Sam Gant

In his relatively short and restricted life, Sam Gant achieved international recognition as a strong, original American artist. His richly colored expressionist paintings command prices ranging into several thousand dollars and have attracted many buyers of contemporary and “outsider” art in the United States and Europe.

His work has been shown in New York since 1995, and in 1997, it was hung in four concurrent exhibits: a large solo show at the American Primitive Gallery and group shows at the Outsider Art Fair, the National Black Fine Art Show, and the Pelham Art Center. His art has also been exhibited in France, Denmark, and Japan and in many US cities: Chicago, Baltimore, Washington DC, Seattle, Santa Barbara, Los Angeles, and the San Francisco Bay Area.

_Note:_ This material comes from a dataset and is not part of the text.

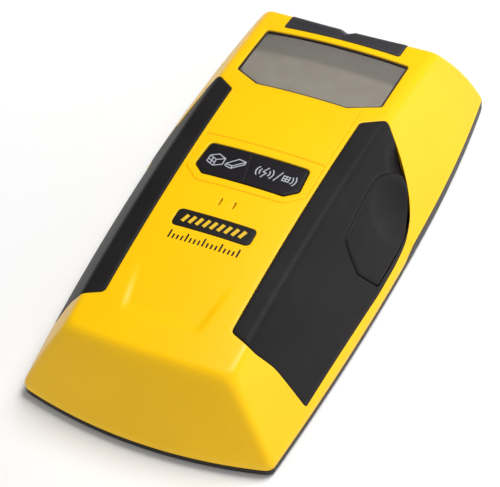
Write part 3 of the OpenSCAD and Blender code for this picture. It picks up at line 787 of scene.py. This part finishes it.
def pin(x0, y, z, x1, radius, count=20):
    """A closed round pin along X with a rounded outer end."""
    way = 1 if x1 > x0 else -1
    rings = [(x0, 1), (x1 - way * 0.3, 1), (x1 - way * 0.1, 0.85), (x1, 0.6)]
    turn = np.linspace(0, 2 * math.pi, count, endpoint=False)
    vertices = np.vstack([np.stack([np.full(count, at), y + radius * share * np.cos(turn),
                                    z + radius * share * np.sin(turn)], 1) for at, share in rings])
    faces = [tuple(range(count))[::-1], tuple(range(3 * count, 4 * count))]
    for j in range(3):
        for i in range(count):
            a, b = j * count + i, j * count + (i + 1) % count
            faces.append((a, b, b + count, a + count))
    if way < 0:
        faces = [tuple(reversed(f)) for f in faces]
    return vertices, faces


def make_glide_pads():
    parts = []
    for x0, y0, x1, y1 in ((-15, -75.1, 15, -70.5), (-24, 68.1, 24, 72.7),
                           (31.5, -12, 35.5, 30), (-35.5, -12, -31.5, 30)):
        outer = rectangle(x0, y0, x1, y1, 1.8)
        plan = Plan(outer, 1.2).edge(outer, 0.25)
        parts.append(turned_over(plan, lambda x, y: 0 * x, lambda x, y, top: -PAD_T - 0.05 + 0 * x))
    made = mesh_object("glide_pad_set", parts, PAD_WHITE)
    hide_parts("glide_pads")


# ---- rubber ----------------------------------------------------------------------------
def ball_floor(centre, radius, x, y):
    """Lower half of a ball as a height, and a large one beside the ball."""
    reach2 = radius ** 2 - (x - centre[0]) ** 2 - (y - centre[1]) ** 2
    return np.where(reach2 > 0, centre[2] - np.sqrt(np.maximum(reach2, 0)), 99)


SCOOP_R = 16
SCOOP_AT = side_frame(np.array([-4.0]), np.array([20.5]), np.array([SCOOP_R - 1.3]))[0]


def grip_height(x, y):
    """The right-hand grip: proud of the body, with the finger scoop beyond the key."""
    skin = form(x, y) + PROUD
    return smooth_min(skin, ball_floor(SCOOP_AT, SCOOP_R, x, y) + 0.1, 0.5)


def grip_under(x, y, top):
    return np.minimum(form(x, y) - 1.5 * steepness(x, y), top - 0.4)


def make_grips():
    outer = GRIP_RIGHT
    plan = Plan(outer, 0.9).edge(outer, 0.5)
    window = key_outline_on_body(0.3)
    plan.hole(window).edge(window, 0.4, True)
    made = mesh_object("right_grip_rubber", [slab(plan, grip_height, grip_under)], RUBBER)
    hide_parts("right_grip")

    outer = mirrored(GRIP_RIGHT)
    plan = Plan(outer, 0.9).edge(outer, 0.5)
    made = mesh_object("left_grip_rubber", [slab(plan, lambda x, y: grip_height(-x, y), grip_under)], RUBBER)
    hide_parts("left_grip")


DISH_R = 30


def side_key_height(u, v):
    """The scan key's face in its own frame, dished for a fingertip."""
    skin = side_height(u, v) + PROUD + 0.15
    dish = ball_floor((0.0, 6.0, DISH_R - 0.75), DISH_R, u, v)
    return smooth_min(skin, dish, 0.35)


def make_side_key():
    plan = Plan(SIDE_KEY, 0.8).edge(SIDE_KEY, 0.7)
    parts = [slab(plan, side_key_height, lambda u, v, top: -3.9 + 0 * u)]
    made = mesh_object("scan_key_cap", parts, RUBBER, "scan_key", lambda u, v, w: side_frame(u, v, w))
    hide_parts("side_key")


# ---- end insert, badge, display and mode keys ------------------------------------------
def insert_height(x, y):
    """The end insert, with its marking notch down the far wall."""
    notch = 1.4 * np.clip(1 - np.abs(x) / 2.4, 0, 1)
    return form(x, y + notch) + PROUD


def make_insert():
    outer = insert_loop(-0.05)
    plan = Plan(outer, 0.8).edge(outer, 0.4)
    for x in (-2.4, 0.0, 2.4):
        plan.lines.append((along((x, INSERT_NEAR + 3), (x, 73.5)), False))
    made = mesh_object("end_insert_bridge", [slab(plan, insert_height, grip_under)], INSERT_DARK)
    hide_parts("end_insert")


def stroke(points, width):
    """The closed outline of a thick line."""
    line = np.array(points, float)
    return np.vstack([offset(line, -width / 2, False), offset(line, width / 2, False)[::-1]])


def bow(x, y, radius, start, end, count=7):
    """Points along an arc, in degrees."""
    turn = np.radians(np.linspace(start, end, count))
    return [(x + radius * math.cos(t), y + radius * math.sin(t)) for t in turn]


def print_on(name, loops, height, material, body="casing"):
    """Thin printed shapes that lie on a surface."""
    parts = []
    for loop in loops:
        plan = Plan(subdivided(loop, 0.9), 1.0)
        parts.append(slab(plan, lambda x, y: height(x, y) + 0.03, lambda x, y, top: top - 0.12))
    return mesh_object(name, parts, material, body)


def badge_height(x, y):
    return form(x, y) + 0.06


def make_badge():
    plan = Plan(BADGE, 1.2).edge(BADGE, 0.15)
    face = slab(plan, badge_height, lambda x, y, top: form(x, y) - 0.45)
    made = mesh_object("badge_face", [face], PRINT_BLACK)
    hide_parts("badge_plate")
    pitch, lean, half = 2.1, 0.45, 1.25
    bars = [stroke([(BADGE_X + pitch * i - lean, BADGE_Y - half),
                    (BADGE_X + pitch * i + lean, BADGE_Y + half)], 1.05) for i in range(-4, 5)]
    print_on("badge_bars", bars, badge_height, PRINT_YELLOW)
    ticks = [stroke([(BADGE_X + 1.25 * i, -31.9), (BADGE_X + 1.25 * i, -30.3 if i % 4 else -29.2)], 0.5)
             for i in range(-8, 9)]
    print_on("ruler_ticks", ticks, casing_height, PRINT_BLACK)


def make_display_window():
    def below(depth):
        return lambda x, y, top=None: form(x, y) - depth

    outer = offset(WINDOW, 0.3)
    plan = Plan(outer, 2.0).edge(outer, 0.25)
    made = mesh_object("display_lens", [slab(plan, below(0.4), below(1.0))], LENS)
    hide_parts("lcd_lens")
    # painted shade: a dark brown ring under the lens edge, standing for the shadow in the window gap
    gap_shade_ring = Plan(offset(WINDOW, -0.1), 1.2).hole(offset(WINDOW, 0.35))
    mesh_object("display_gap_shade_ring", [slab(gap_shade_ring, below(0.45), below(2.2))], PAINTED_GAP_SHADE)
    plan = Plan(offset(WINDOW, 0.2), 2.0)
    made = mesh_object("display_face", [slab(plan, below(1.15), below(2.0))], DISPLAY)
    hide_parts("lcd_panel")


KEY_LOW = 26.7


def key_loop(side):
    """One mode key's outline: the bar on one side of the slanted gap."""
    near = 0.6 + side * 0.06
    far = -2 + side * 0.06
    if side > 0:
        return rounded([[near, KEY_NEAR, 0.35], *KEY_HALF, [far, KEY_FAR, 0.35]])
    outer = [[-x, y, r] for x, y, r in reversed(KEY_HALF)]
    return rounded([[far, KEY_FAR, 0.35], *outer, [near, KEY_NEAR, 0.35]])


def key_height(x, y):
    return form(x, y) + 0.15


def key_pictograms():
    """Lines for the two keys: a block of wood and a folded plate; waves with a bolt, and a mesh."""
    x, y = -10.4, -2.3
    block = [[(x - 2.3, y + 1), (x, y + 2.1), (x + 2.3, y + 1), (x + 2.3, y - 1.3), (x, y - 2.4),
              (x - 2.3, y - 1.3), (x - 2.3, y + 1)], [(x - 2.3, y + 1), (x, y - 0.1), (x + 2.3, y + 1)],
             [(x, y - 0.1), (x, y - 2.4)], [(x - 1.1, y + 0.4), (x - 1.1, y - 1.8)],
             [(x - 2.3, y - 0.2), (x, y - 1.3)]]
    x = -4.6
    plate = [[(x - 2.6, y - 1.4), (x - 0.6, y - 1.9), (x + 2.4, y + 0.6), (x + 2.4, y + 1.6),
              (x + 0.2, y + 2), (x - 2.6, y - 0.6), (x - 2.6, y - 1.4)],
             [(x - 2.6, y - 0.6), (x - 0.6, y - 1), (x + 2.4, y + 1.6)],
             [(x - 0.6, y - 1.9), (x - 0.6, y - 1)]]
    x = 4.1
    waves = [bow(x, y, radius, start, start + 84) for radius in (1.5, 2.5) for start in (-42, 138)]
    bolt = [[(x + 0.6, y + 2), (x - 0.5, y + 0.1), (x + 0.45, y - 0.1), (x - 0.5, y - 2)]]
    slash = [[(x + 3.3, y - 1.9), (x + 4.7, y + 1.9)]]
    x = 10.4
    mesh = [[(x - 1, y + t), (x + 1, y + t)] for t in (-0.9, 0, 0.9)]
    mesh += [[(x + t, y - 1), (x + t, y + 1)] for t in (-0.9, 0, 0.9)]
    ripples = [bow(x, y, 2, -40, 40), bow(x, y, 2.9, -36, 36)]
    return block + plate, waves + bolt + slash + mesh + ripples


def make_mode_keys():
    pictures = key_pictograms()
    for side, name, node, body in ((-1, "stud_key", "stud_key", "stud_key_body"),
                                   (1, "mode_key", "mode_key", "mode_key_body")):
        plan = Plan(key_loop(side), 0.9).edge(key_loop(side), 0.12).edge(KEY_BAR, 0.5)
        cap = slab(plan, key_height, lambda x, y, top: KEY_LOW + 0 * x)
        made = mesh_object(name + "_cap", [cap], KEY_BLACK, body)
        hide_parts(node)
        print_on(name + "_print", [stroke(line, 0.34) for line in pictures[(side + 1) // 2]], key_height,
                 PRINT_GREY, body)


# ---- CAD nodes that stay in sight ------------------------------------------------------
STAYING = {
    "lcd_frame": BLACK, "zebra_strips": FOAM, "stud_key_plunger": WHITE,
    "mode_key_plunger": WHITE, "key_switches": GREY_PLASTIC, "side_key_plunger": WHITE,
    "side_key_spring": STEEL, "side_switch": GREY_PLASTIC, "side_board": BOARD, "main_board": BOARD,
    "processor": BLACK, "board_components": COMPONENT, "buzzer": BLACK, "sensor_board": BOARD,
    "sensor_plates": COPPER, "sensing_coil": COPPER, "board_header": BLACK, "battery": STEEL,
    "battery_terminals": STEEL, "battery_snap": LEAD_BLACK, "red_lead": RED, "black_lead": LEAD_BLACK,
    "battery_pad": FOAM, "casing_screws": STEEL, "board_screws": STEEL,
}


def finish_cad_nodes():
    for node, material in STAYING.items():
        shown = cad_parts[node]
        shown.data.materials.clear()
        shown.data.materials.append(material)


# ---- the studio ------------------------------------------------------------------------
def place_camera():
    azimuth, elevation, roll = (math.radians(a) for a in (30.535, 47.982, -6.939))
    back = Vector((math.sin(azimuth) * math.cos(elevation), -math.cos(azimuth) * math.cos(elevation),
                   math.sin(elevation)))
    level = (-back).cross(Vector((0, 0, 1))).normalized()
    upright = level.cross(-back)
    right = math.cos(roll) * level + math.sin(roll) * upright
    up = -math.sin(roll) * level + math.cos(roll) * upright
    place = 563.5 * back - 3.8 * right - 0.88 * up
    data = bpy.data.cameras.new("camera")
    data.sensor_width = 36
    data.lens = 144
    camera = bpy.data.objects.new("camera", data)
    rows = Matrix((right, up, back)).transposed()
    camera.matrix_world = Matrix.Translation(place * MM) @ rows.to_4x4()
    bpy.context.scene.collection.objects.link(camera)
    bpy.context.scene.camera = camera


def area_light(name, place, size, power, aim=(0, 0, 0.01)):
    data = bpy.data.lights.new(name, "AREA")
    data.shape = "DISK"
    data.size = size
    data.energy = power
    light = bpy.data.objects.new(name, data)
    light.location = place
    light.rotation_mode = "QUATERNION"
    light.rotation_quaternion = (Vector(place) - Vector(aim)).to_track_quat("Z", "Y")
    bpy.context.scene.collection.objects.link(light)


def sky():
    """Soft light from all round, dimmer beyond the display end and to the left."""
    world = bpy.data.worlds.new("studio")
    world.use_nodes = True
    nodes, links = world.node_tree.nodes, world.node_tree.links
    towards = nodes.new("ShaderNodeVectorMath")
    towards.operation = "DOT_PRODUCT"
    towards.inputs[1].default_value = (-0.34, 0.62, 0.7)
    links.new(nodes.new("ShaderNodeTexCoord").outputs["Generated"], towards.inputs[0])
    level = nodes.new("ShaderNodeMapRange")
    for socket, number in zip(("From Min", "From Max", "To Min", "To Max"), (-0.4, 0.95, 0.78, 0.08)):
        level.inputs[socket].default_value = number
    links.new(towards.outputs["Value"], level.inputs["Value"])
    background = nodes["Background"]
    background.inputs["Color"].default_value = (1, 1, 1, 1)
    links.new(level.outputs["Result"], background.inputs["Strength"])
    return world


def build_studio():
    scene = bpy.context.scene
    scene.view_settings.view_transform = "Standard"
    scene.world = sky()
    area_light("key_light", (0.27, 0.36, 0.95), 0.6, 10.9)
    area_light("side_light", (0.95, 0.67, 0.12), 0.7, 2.6)
    size = 3
    level = -0.0002
    corner_points = [(x * size, y * size, level) for x, y in ((-1, -1), (1, -1), (1, 1), (-1, 1))]
    mesh = bpy.data.meshes.new("floor")
    mesh.from_pydata(corner_points, [], [(0, 1, 2, 3)])
    floor = bpy.data.objects.new("floor", mesh)
    floor_finish = Material("floor_paper", roughness=0.9, specular=0.1)
    floor_finish.colour((0.9, 0.9, 0.9, 1))
    mesh.materials.append(floor_finish.made)
    scene.collection.objects.link(floor)


place_camera()
make_top_casing()
make_base_casing()
make_door()
make_glide_pads()
make_grips()
make_side_key()
make_insert()
make_badge()
make_display_window()
make_mode_keys()
finish_cad_nodes()
build_studio()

Gant’s art career spanned only 16 years, beginning in 1984 when he enrolled at NIAD. He spent most, if not all, of his life struggling to communicate despite diagnoses of autism and deafness and a resulting inability to verbalize. Gant came to NIAD at age 29 with no art experience, but he developed strong spatial and structural perceptions and excellent eye-hand coordination for drawing.

In painting, Gant found a means to elicit responses from others. Gradually, under the careful guidance of NIAD staff, he began to structure paintings with color planes and areas, and to decorate them with verbal images: strings of letters and numbers, his name, and eventually words, phrases and telephone numbers. He often used them with one or more other images including animals, women, flowers, moons, stars, racing cars, guns, rockets, and round-bodied airplanes and spaceships with graceful curved wings. He developed a wide chromatic range of colors that he applied freely but carefully. Instead of chaos, the combination of these elements attains a resolution, a union of disparate imagery in a world of color.

In June 2000 at age 45, Gant died of congestive heart failure in Richmond where he resided for many years in a board-in-care home.

A memorial written by his fellow NIAD artists states,

“In the beginning, he was kind of an angry guy; But after a while He found that this was a place In which he could be happy.”

He was motivated to communicate with his teachers first by drawing pictures, then by writing simple words, and ultimately speaking. He found ways to communicate with his colleagues. Gant laughed more, enjoyed dancing, excursions, and discussions.

Gant’s art suggest a richer interior life, a connection felt between the body, the soul, and the universe transcending the constraints of the artist’s mostly silent world.